Return exactly and only these lines: the first of the listing through the one containing "box.prop(settings, name)".

----- Provided data

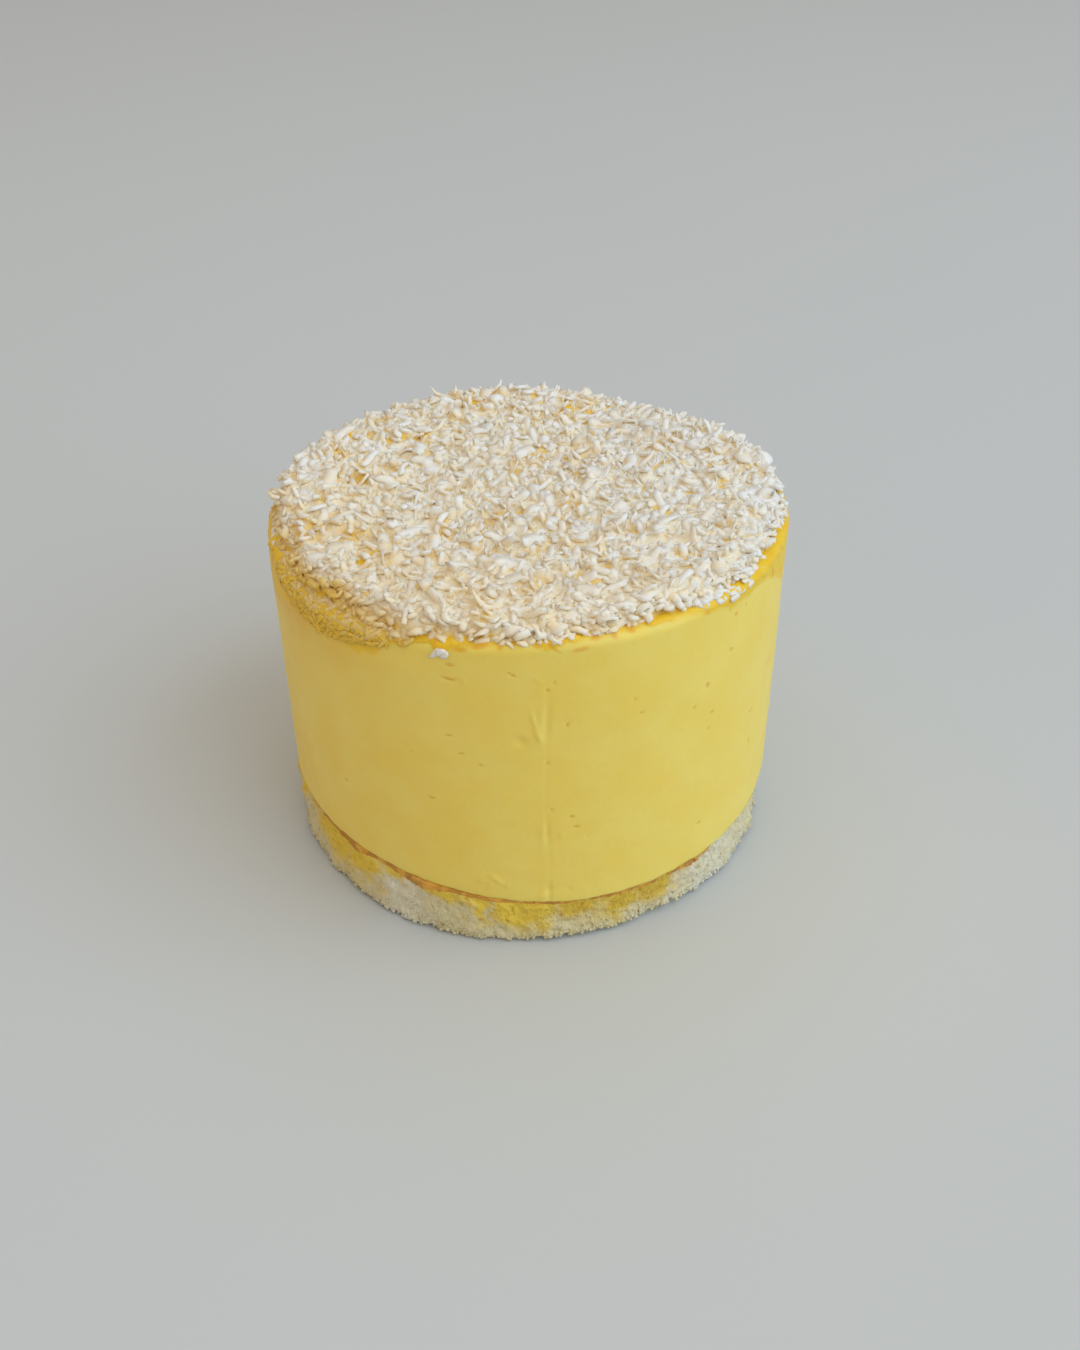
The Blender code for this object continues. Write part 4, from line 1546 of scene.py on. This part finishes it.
class MOUSSECAKE_OT_stage(bpy.types.Operator):
    """Set the floor, the lights and the camera"""

    bl_idname = "mousse_cake.stage"
    bl_label = "Stage"

    def execute(self, context):
        settings = context.scene.cake_stage
        floor = build_floor()
        floor.data.materials.append(floor_finish(context.scene.cake_colours))
        for name, place_at, size, tint in LIGHTS:
            add_light(name, place_at, size, getattr(settings, f"{name}_power"), tint)
        add_surround(settings.sky)
        add_camera(settings.lens)
        context.scene.view_settings.view_transform = "Standard"
        return {"FINISHED"}


STEPS = ("mousse", "glaze", "coconut", "sponge", "stage")


class MOUSSECAKE_PT_panel(bpy.types.Panel):
    """Lists the steps and their settings in the sidebar"""

    bl_label = "Mousse Cake"
    bl_idname = "MOUSSECAKE_PT_panel"
    bl_space_type = "VIEW_3D"
    bl_region_type = "UI"
    bl_category = "Mousse Cake"

    def draw(self, context):
        for step in STEPS:
            self.layout.operator(f"mousse_cake.{step}")
        scene = context.scene
        for settings in (scene.cake_sizes, scene.cake_colours, scene.cake_stage):
            box = self.layout.box()
            for name in settings.bl_rna.properties.keys():
                if name not in ("rna_type", "name"):
                    box.prop(settings, name)


CLASSES = (
    CakeColours,
    CakeSizes,
    StageSettings,
    MOUSSECAKE_OT_mousse,
    MOUSSECAKE_OT_glaze,
    MOUSSECAKE_OT_coconut,
    MOUSSECAKE_OT_sponge,
    MOUSSECAKE_OT_stage,
    MOUSSECAKE_PT_panel,
)


def register():
    for each in CLASSES:
        bpy.utils.register_class(each)
    bpy.types.Scene.cake_colours = PointerProperty(type=CakeColours)
    bpy.types.Scene.cake_sizes = PointerProperty(type=CakeSizes)
    bpy.types.Scene.cake_stage = PointerProperty(type=StageSettings)


def unregister():
    del bpy.types.Scene.cake_stage
    del bpy.types.Scene.cake_sizes
    del bpy.types.Scene.cake_colours
    for each in reversed(CLASSES):
        bpy.utils.unregister_class(each)


def main():
    """Registers the steps, then builds every piece and the stage."""
    register()
    for step in STEPS:
        getattr(bpy.ops.mousse_cake, step)()


if __name__ == "__main__":
    main()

----------

> _Output of the exercise_:
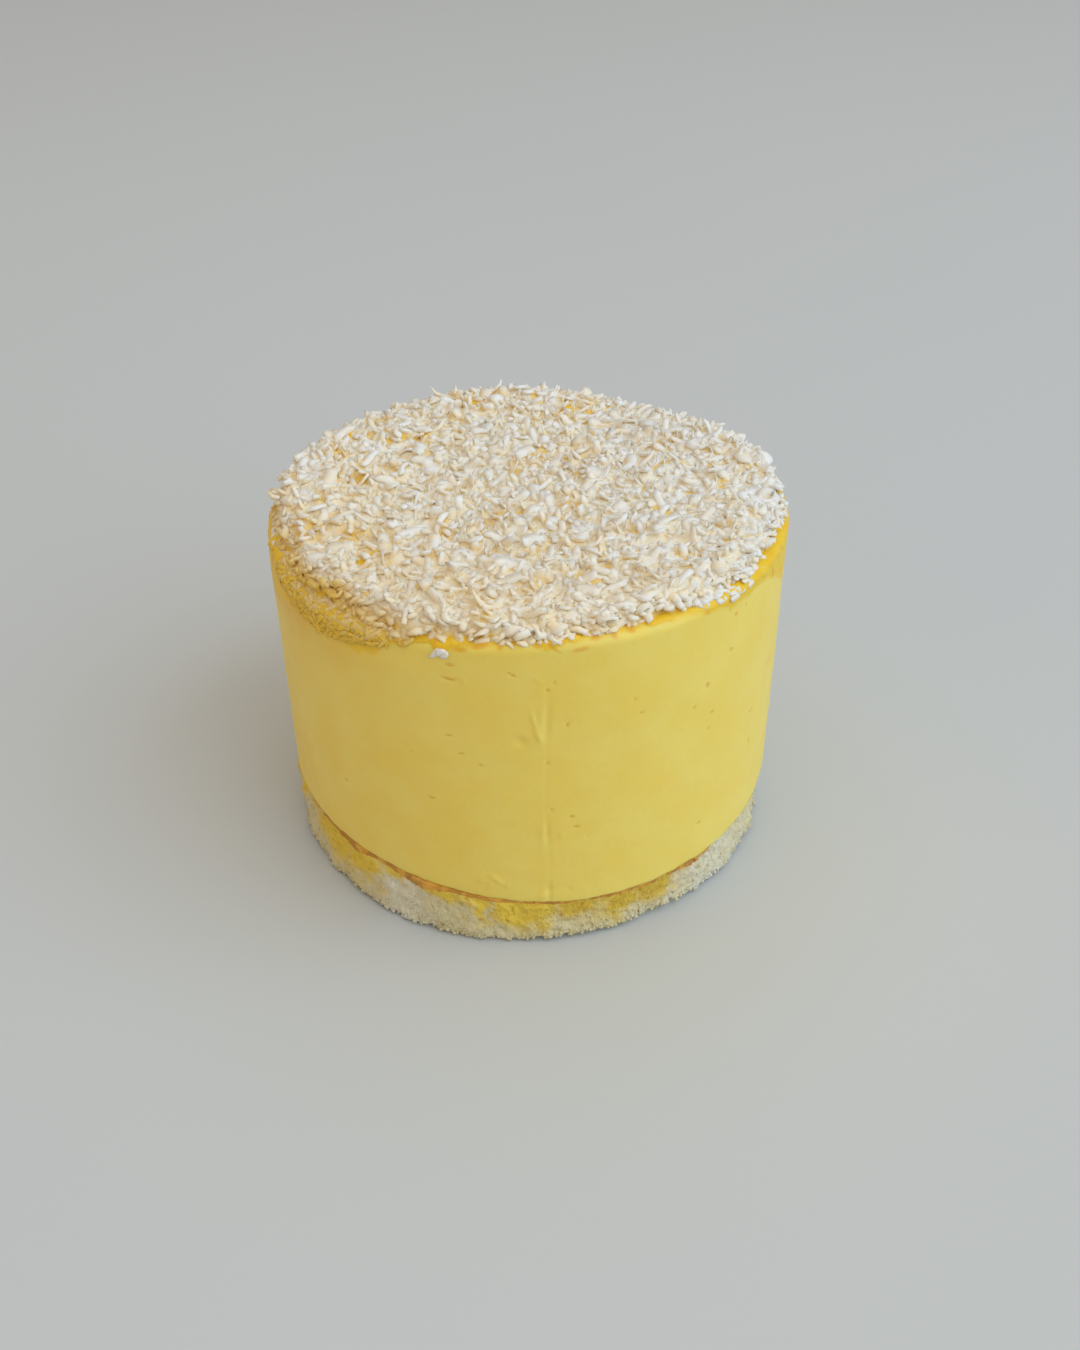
The Blender code for this object continues. Write part 4, from line 1546 of scene.py on. This part finishes it.
class MOUSSECAKE_OT_stage(bpy.types.Operator):
    """Set the floor, the lights and the camera"""

    bl_idname = "mousse_cake.stage"
    bl_label = "Stage"

    def execute(self, context):
        settings = context.scene.cake_stage
        floor = build_floor()
        floor.data.materials.append(floor_finish(context.scene.cake_colours))
        for name, place_at, size, tint in LIGHTS:
            add_light(name, place_at, size, getattr(settings, f"{name}_power"), tint)
        add_surround(settings.sky)
        add_camera(settings.lens)
        context.scene.view_settings.view_transform = "Standard"
        return {"FINISHED"}


STEPS = ("mousse", "glaze", "coconut", "sponge", "stage")


class MOUSSECAKE_PT_panel(bpy.types.Panel):
    """Lists the steps and their settings in the sidebar"""

    bl_label = "Mousse Cake"
    bl_idname = "MOUSSECAKE_PT_panel"
    bl_space_type = "VIEW_3D"
    bl_region_type = "UI"
    bl_category = "Mousse Cake"

    def draw(self, context):
        for step in STEPS:
            self.layout.operator(f"mousse_cake.{step}")
        scene = context.scene
        for settings in (scene.cake_sizes, scene.cake_colours, scene.cake_stage):
            box = self.layout.box()
            for name in settings.bl_rna.properties.keys():
                if name not in ("rna_type", "name"):
                    box.prop(settings, name)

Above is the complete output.